Stars sparkled when the old boys met to celebrate 150th year of Madrasa-i-Aliya

Hyderabad: Some shared a bear hug; some gave a firm handshake while a few smiled from ear to ear. Nothing warms the heart like an old friend. So it was with the Aliyans when they met the other day to celebrate the 150 years of their alma mater – Madras-i-Aliya. It was an evening they would cherish forever. A festive atmosphere prevailed all over.

Incidentally the venue was also a historic one, the 138-year old Nizam Club. What’s more like the Aliya School, it was also established during the period of the 6th Nizam, Mir Mahboob Ali Khan. But it was a different kind of a programme that the banquet hall of the Nizam Club saw. No long drawn speeches, no introductions or celebrity chief guests. There were fewer formalities and more of bonhomie and it had a ripple effect. Right from the word go an air of informality pervaded. The old boys were more interested in talking to each other than listening to what the master of ceremonies was saying. For most, finding an old friend was like finding a lost treasure. Some were luckiest to have their school friend as their best friend.

Old boys at the Madrasa-i-Aliya 150 year celeberations

Such was the warmth of running into old buddies that the winter chill didn’t matter at all. Good natured banter, sharing of life experiences and anecdotes kept the spirits high. The programme was marked by a babble of conversation – reminiscent of what happens when the class teacher is away. The Aliyans just wanted to live the moment, talk about the old stuff, the fun, the little fights and pranks they played years ago. It is one of the blessings of old friends that you can afford to be stupid with them.

MS Education Academy

The old boys came in all sorts of attire – suits, sherwanis and casuals. Former Indian cricket captain, Mohmmed Azharuddin, walked in donning a track suit while Shabbir Ali, former football captain, came in formal suit. For a change there was no mobbing of the sports stars and no autograph hunting. Senior journalist, Somasekhar Mulugu, was seen exchanging pleasantries with Azharuddin, his classmate. Some Aliyans like Mohammed Abdul Muneem, popularly known as Haji Sait, turned up in wheel-chair. Zafar Javeed, Nizam Club president, was also there. Nasir Ali Khan, a 1949 batch student, was perhaps the oldest Aliyan present. Siasat Editor–in-Chief, Zahid Ali Khan, whose four generations of family studied at Aliya, wanted the government to work to restore the lost glory of the Nizam era school.

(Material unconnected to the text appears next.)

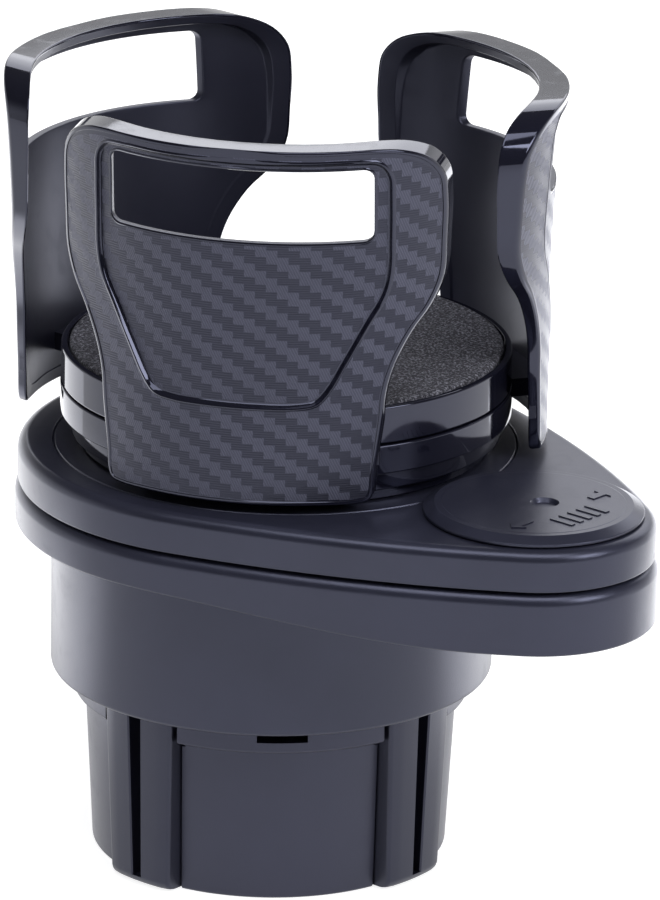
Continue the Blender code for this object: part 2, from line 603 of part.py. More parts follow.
def clearance(p, loop):
    best, n = 1e9, len(loop)
    for i in range(n):
        a, b = Vector(loop[i]), Vector(loop[(i + 1) % n])
        e = b - a
        t = min(1.0, max(0.0, (Vector(p) - a).dot(e) / max(e.length_squared, 1e-9)))
        best = min(best, (Vector(p) - a - e * t).length)
    return best


# half outlines of a claw seen from outside, as shares of its half width and height
CLAW = mirrored([(0.215, 0.000), (0.430, 0.000), (0.640, 0.000), (0.691, 0.020), (0.705, 0.100),
                 (0.732, 0.230), (0.743, 0.307), (0.781, 0.387), (0.855, 0.473), (0.934, 0.539),
                 (0.986, 0.617), (0.996, 0.725), (1.000, 0.832), (0.990, 0.907), (0.918, 0.961),
                 (0.814, 0.988), (0.680, 1.000), (0.453, 1.000), (0.226, 1.000)])
SUNK = mirrored([(0.179, 0.277), (0.357, 0.278), (0.459, 0.304), (0.560, 0.405), (0.662, 0.511),
                 (0.747, 0.603), (0.764, 0.703), (0.764, 0.803), (0.761, 0.912), (0.714, 0.956),
                 (0.604, 0.966), (0.398, 0.966), (0.192, 0.966)])
WINDOW = mirrored([(0.192, 0.738), (0.398, 0.738), (0.600, 0.738), (0.671, 0.774), (0.678, 0.846),
                   (0.675, 0.918), (0.620, 0.941), (0.398, 0.941), (0.192, 0.941)])


def claw_mesh():
    """Curved claw in local (out, side, up) millimetres."""
    verts, faces = [], []

    def put(pts, surface, depth=0.0):
        start = len(verts)
        for w, z in pts:
            r = surface(w, z) - depth
            verts.append((math.sqrt(r * r - w * w), w, z))
        return list(range(start, len(verts)))

    def bridge(a, b):
        n = len(a)
        for i in range(n):
            faces.append([a[i], a[(i + 1) % n], b[(i + 1) % n], b[i]])

    def fill(rings, extra, keep, surface, depth):
        pts, ids, edges = [], [], []
        for loop, loop_ids in rings:
            s = len(pts)
            pts += loop
            ids += loop_ids
            edges += [(s + i, s + (i + 1) % len(loop)) for i in range(len(loop))]
        extra = [p for p in extra if keep(p) and min(clearance(p, loop) for loop, _ in rings) > 1.6]
        ids += put(extra, surface, depth)
        pts += extra
        vs, _, tris, orig, _, _ = delaunay_2d_cdt([Vector(p) for p in pts], edges, [], 0, 1e-6)
        for tri in tris:
            mid = sum((vs[k] for k in tri), Vector((0, 0))) / 3
            if keep((mid.x, mid.y)):
                faces.append([ids[orig[k][0]] for k in tri])

    edge_in, sunk_in, hole = inset(CLAW, 0.7), inset(SUNK, SUNK_DEPTH), inset(WINDOW, -0.35)
    o_in, o_out, o_face = put(CLAW, claw_in), put(CLAW, claw_out, 0.6), put(edge_in, claw_out)
    s_top, s_low = put(SUNK, claw_out), put(sunk_in, claw_out, SUNK_DEPTH)
    h_face, h_edge = put(hole, claw_out, SUNK_DEPTH), put(WINDOW, claw_out, SUNK_DEPTH + 0.3)
    brim, pocket = inset(CLAW, POCKET_RIM), inset(CLAW, POCKET_RIM + 0.2)
    b_in, b_back, h_in = put(brim, claw_in), put(pocket, claw_back), put(WINDOW, claw_back)
    for a, b in ((o_in, o_out), (o_out, o_face), (s_top, s_low), (h_face, h_edge), (h_edge, h_in),
                 (b_in, b_back)):
        bridge(a, b)
    grid = [(-33.0 + 6.6 * i, CLAW_Z0 + 3.5 + 6.5 * j) for i in range(11) for j in range(11)]
    fill([(edge_in, o_face), (SUNK, s_top)], grid,
         lambda p: inside(p, edge_in) and not inside(p, SUNK), claw_out, 0.0)
    fill([(sunk_in, s_low), (hole, h_face)], grid,
         lambda p: inside(p, sunk_in) and not inside(p, hole), claw_out, SUNK_DEPTH)
    fill([(CLAW, o_in), (brim, b_in)], [], lambda p: inside(p, CLAW) and not inside(p, brim), claw_in, 0.0)
    fill([(pocket, b_back), (WINDOW, h_in)], grid,
         lambda p: inside(p, pocket) and not inside(p, WINDOW), claw_back, 0.0)
    return verts, faces


def build_gripper(index, angle, out, mats):
    verts, faces = claw_mesh()
    claw = solid("claw", verts, faces)
    arm_top = ARM_Z0 + ARM_T
    tip = [(math.sqrt((CLAW_IN + 1.0) ** 2 - v * v), v) for v in (ARM_HALF * k / 3 for k in range(-3, 4))]
    arm = prism([(ARM_END, ARM_HALF), (ARM_END, -ARM_HALF)] + tip, ARM_Z0, arm_top)
    slot = capsule(STOP_AT - GRIPPER_OUT - 0.6, STOP_AT, STOP_R + 0.35)
    cut(arm, prism(slot, ARM_Z0 - 2, arm_top + 2))
    lugs = []
    for s in (-1, 1):
        spans = (LUG_AT - 1.4, LUG_AT + 0.9)
        loop = [(math.sqrt((CLAW_IN + 0.3) ** 2 - w * w), s * w) for w in spans]
        loop += [(math.sqrt((CLAW_IN + 1.4) ** 2 - w * w), s * w) for w in spans[::-1]]
        lugs.append(prism(loop, ARM_Z0 + 0.7, arm_top + 0.5))
    join(claw, arm, *lugs)
    c, s = math.cos(math.radians(angle)), math.sin(math.radians(angle))
    for v in claw.data.vertices:
        n, w = v.co.x + out * MM, v.co.y
        v.co.x, v.co.y = STACK_X * MM + n * c - w * s, n * s + w * c
    return finish(claw, f"gripper_{index}", mats["textured"])


def main():
    for obj in list(bpy.data.objects):
        bpy.data.objects.remove(obj)
    mats = {
        "satin": material("satin_black_plastic", (0.030, 0.030, 0.040), 0.38),
        "gloss": material("gloss_black_plastic", (0.018, 0.018, 0.026), 0.12),
        "textured": material("textured_black_plastic", (0.036, 0.036, 0.048), 0.32),
        "foam": material("black_foam", (0.030, 0.029, 0.028), 0.95),
        "steel": material("zinc_plated_steel", (0.55, 0.56, 0.58), 0.3),
    }
    mats["steel"].node_tree.nodes["Principled BSDF"].inputs["Metallic"].default_value = 1.0
    build_foot_shell(mats)
    build_foot_plates(mats)
    for i, angle in enumerate(LEG_ANGLES):
        build_leg(i + 1, angle, mats)
    build_cup(mats)
    build_cam(mats)
    build_swing_plate(mats)
    build_pivot(mats)
    build_stack(mats)
    for index, angle, out in GRIPPERS:
        build_gripper(index, angle, out, mats)


main()
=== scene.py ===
"""Looks of the car cup holder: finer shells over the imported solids, their
plastics, the foam pad, the screws, a white studio and the camera.
Shapes are worked out in millimetres and written to the meshes in metres."""

import math

import bmesh
import bpy
from mathutils import Matrix, Vector
from mathutils.geometry import delaunay_2d_cdt


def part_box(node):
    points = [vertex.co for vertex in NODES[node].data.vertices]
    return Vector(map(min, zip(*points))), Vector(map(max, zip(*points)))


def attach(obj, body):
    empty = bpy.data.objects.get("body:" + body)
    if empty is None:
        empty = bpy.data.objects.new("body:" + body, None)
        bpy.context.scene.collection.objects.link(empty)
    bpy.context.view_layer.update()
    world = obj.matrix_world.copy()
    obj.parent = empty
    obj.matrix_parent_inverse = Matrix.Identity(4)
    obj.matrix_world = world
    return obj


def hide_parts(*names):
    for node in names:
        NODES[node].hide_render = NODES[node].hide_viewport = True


MM = 0.001
GAP = 0.3
X, Y, Z = 0, 1, 2

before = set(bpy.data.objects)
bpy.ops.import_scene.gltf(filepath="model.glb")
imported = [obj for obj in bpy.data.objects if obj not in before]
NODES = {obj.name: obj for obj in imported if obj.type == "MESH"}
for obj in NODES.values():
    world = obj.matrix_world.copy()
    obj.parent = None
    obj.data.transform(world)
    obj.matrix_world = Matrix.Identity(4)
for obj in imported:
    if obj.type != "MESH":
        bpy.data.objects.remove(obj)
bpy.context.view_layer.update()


def low(node, axis):
    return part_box(node)[0][axis] / MM


def high(node, axis):
    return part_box(node)[1][axis] / MM


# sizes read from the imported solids
FOOT_COVER_R = high("foot_bottom_cover", Y)
COLLAR_R = high("foot_shell", Y)
COLLAR_Z1 = high("foot_shell", Z)
LEG_R_TOP, LEG_HALF = high("leg_1", X), high("leg_1", Y)
LEG_Z0, LEG_Z1 = low("leg_1", Z), high("leg_1", Z)
CUP_HUB_Z0 = low("cup_body", Z)
LOW_TOP = high("cup_body", Z)
UP_TOP = high("swing_plate", Z)
CAP_Z0 = low("pivot_cap", Z) + 1.25
CAP_R = high("pivot_cap", Y)
PIVOT_X = (low("pivot_cap", X) + high("pivot_cap", X)) / 2
STACK_X = (low("tray_disc", X) + high("tray_disc", X)) / 2
BASE_Z0, BASE_Z1 = low("base_ring", Z), high("base_ring", Z)
GUIDE_Z0, GUIDE_Z1 = low("guide_ring", Z), high("guide_ring", Z)
TRAY_Z0, TRAY_Z1 = low("tray_disc", Z), high("tray_disc", Z)
BASE_R = high("base_ring", Y)
GUIDE_R = high("guide_ring", Y)
BAND_R = high("tray_disc", Y)
PAD_R = high("foam_pad", Y)
PAD_Z0, PAD_Z1 = low("foam_pad", Z), high("foam_pad", Z)
CLAW_Z0, CLAW_Z1 = low("gripper_3", Z), high("gripper_3", Z)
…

Former Indian cricket captain, Mohd Azharuddin, an Aliyan, being presented a memento

A documentary on the Madrasa-i-Aliya made by Syed Khaled Shahbaz of Mediaplus, was screened on the occasion. The 13-minute documentary presented the 150-year long journey of the Aliya school. It served as a flash back and revived old memories. Some rulers made monuments while the 6th Nizam chose to establish the Madrasa-i-Aliya to prove that Hyderabad was second to none in education. At that time there were 125 schools in the Hyderabad State and 16 in the Hyderabad city.

Programme over, the Aliyans moved to dinner. But here too they were busy chatting up. Some kept taking selfie with old friends, the most valuable antiques. Their bonding showed that no matter where they go, they take a little of each other everywhere.